Scalable Systems for Knowledge Discovery

Benjamin Van Durme, Johns Hopkins University
Host: David Yarowsky

Speaker Biography

Benjamin Van Durme is an Assistant Research Professor in Computer Science, and the head of the Natural Language Understanding effort at the Human Language Technology Center of Excellence. His research focuses on methods for extracting implicit and explicit knowledge from human communication. His work ranges from computational natural language semantics to applications of streaming and randomized algorithms for large scale data mining. He is concerned with building large, composable systems, lately focused around the development and use of Concrete, a Thrift-backed schema for constructing HLT system pipelines, with supporting libraries in various languages (http://hltcoe.github.io). This platform grew out of the JHU HLTCOE SCALE 9-10 week Summer workshops he co-led in 2012 (25+ participants) and led in 2013 (40+ participants). He is the co-developer of the largest collection of paraphrases in the world (http://paraphrase.org), the largest released resource of text processed for extraction (decades of articles from newspapers such as the NYTimes), and the fastest system in the world for searching large collections of audio for matching keywords.

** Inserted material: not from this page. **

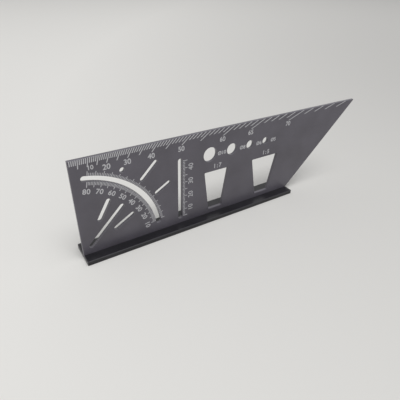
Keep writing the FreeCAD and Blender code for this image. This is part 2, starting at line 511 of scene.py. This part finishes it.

He has degrees from the University of Rochester (BS, BA ‘01, MS ‘06, PhD ‘09) and Carnegie Mellon University (MS ‘04) in Computer Science, Cognitive Science, Linguistics and Language Technologies. He has performed internships at NIST, BAE Systems, Lockheed Martin’s Advanced Technology Laboratory AI Divison (1yr full-time), and Google Research (2 Summers). His research is supported by the NSF, DARPA, Vulcan, and recently by a Google Faculty Award.